As I see it, the problem is not ordinary stupidity, but the kind whereby economic "scholars" peddle ideology disguised as economic "science".
 
In the early postwar period U.S., the Keynesian Revolution was hijacked by do-gooder "scholars" exemplified by Samuelson and Klein, for whom it represented a means of back-door socialization of the U.S. economy.
 
In this respect, here are two extracts from Klein's Ph. D. thesis on 'The Keynesian Revolution' written under Samuelson at MIT during World War II:
 
"The application of the Keynesian model to the working of a socialist economy is ironic because Keynes was quite outspoken in his distaste for socialism, especially the Soviet system.  In fact, while Keynes has been an accurate predictor of many economic events, he has made very poor predictions in the case of Russia.
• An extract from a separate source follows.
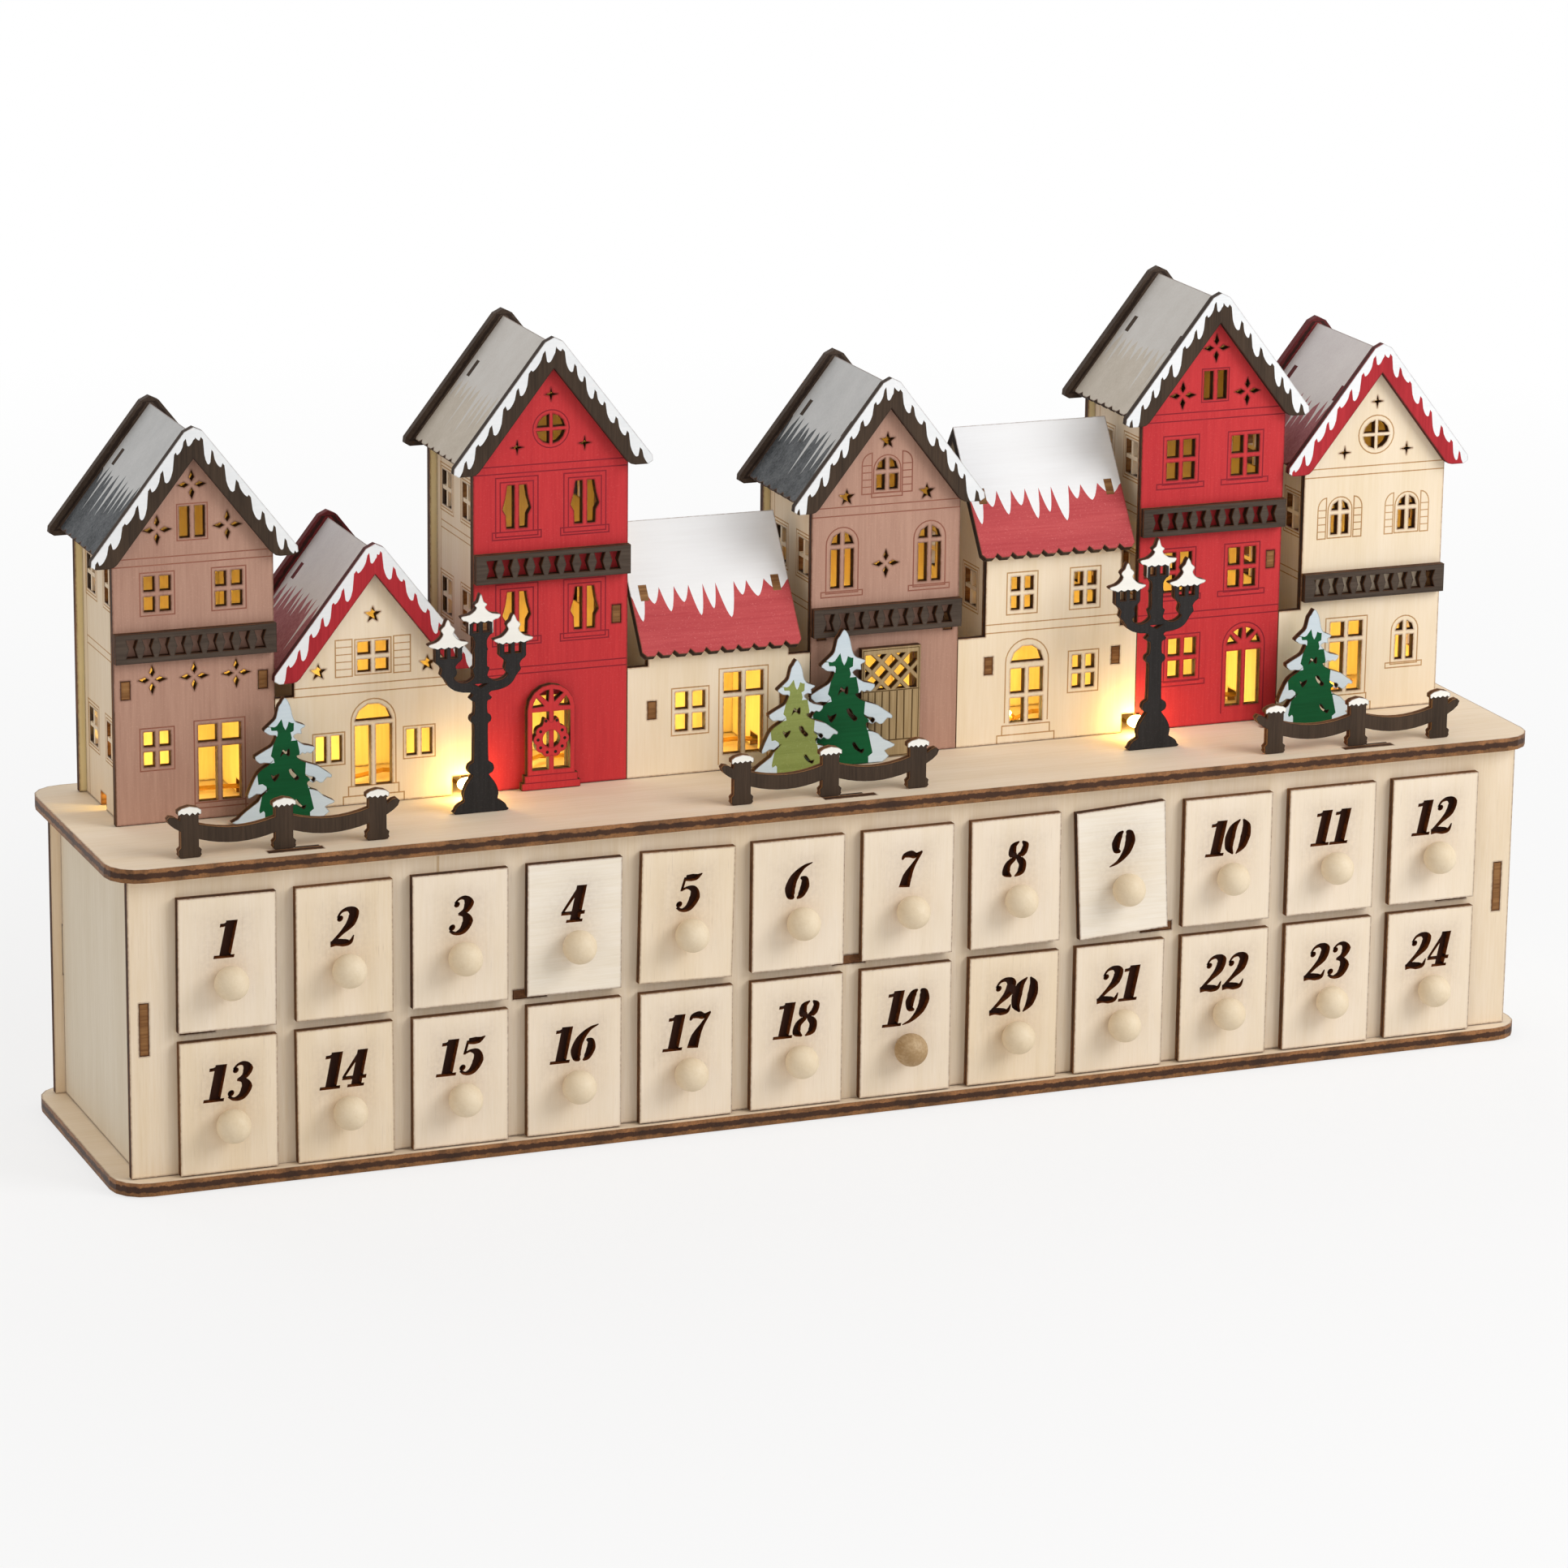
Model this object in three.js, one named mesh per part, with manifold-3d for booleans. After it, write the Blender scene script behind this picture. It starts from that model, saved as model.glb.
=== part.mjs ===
// LED advent calendar: a plywood box of 24 numbered drawers that carries a street of eight lit houses.
// Millimetres, +Z up, +X to the right seen from the front, front towards -Y.
// The origin is the middle of the base plate's underside.
import * as THREE from "three";
import { mergeVertices } from "three/addons/utils/BufferGeometryUtils.js";
import Module from "manifold-3d";

const wasm = await Module();
wasm.setup();

// Stock and clearances
const sheet = 2.5; // plywood of panels, walls, roofs, drawer fronts and scenery
const plate = 4; // plywood of the base plate and the top plate
const fit = 0.2; // gap round a tab, and between two sheets that are glued together
const running = 0.4; // gap all round a drawer tray
const grip = 0.5; // overlap of pieces that form one body

// Box
const frontLength = 440;
const boxDepth = 85;
const panelHeight = 89;
const plateOverhang = 4.5;
const plateEndOverhang = 5;
const plateCorner = 10;
const sideInset = 3.1; // from a panel's end to the side panel's outer face
const sideTab = 15.3; // height of the tab that locks a side panel into the front
const plateTab = 16; // length of a panel's tab through the plates
const plateTabFromEnd = 50; // from a panel's end to the middle of its outer tab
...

For example, he predicted, "...if Communism achieves a certain success, it will achieve it, not as an improved economic technique, but as a religion."  This statement shows a complete lack of understanding of the political, technological and economic basis of the Soviet system.  Keynes, glorifier of the bourgeois life, little knew that the arguments why the Russian economy has been and may continue to be one of uninterrupted full employment under socialism follow directly from his own simple model."
(pp. 77-78)
 
"Again, as in the Treatise, Keynes did not really understand what he had written...." (p. 83)
 
In the U.S. political arena, it turned out that left-wing economic ideologues "did not really understand" that, if successful, their program of back-door socialization would in turn be hijacked by their right-wing counterparts.
 
Nor did it take long, as indicated by President Eisenhower's warnings against the "military-industrial complex" having its government-financed way.
 
As late as the 1976 edition of his Economics, Samuelson cited Richard Nixon ("I am now a Keynesian") and Milton Friedman ("We are all Keynesians now.") without any apparent realization that the tables were being turned, with the "military-industrial complex" claiming an ever-increasing share of the Keynesian Pie while successive U.S. Administrations from Reagan through Clinton to Bush II have cut back the social-welfare component from its Great Society heights of the late 1960s.
 
The advent of post-Bretton Woods world monetary arrangements accelerated the turn-around both in the U.S. and across the globe.
 
Ideology and economics is a dangerous mix.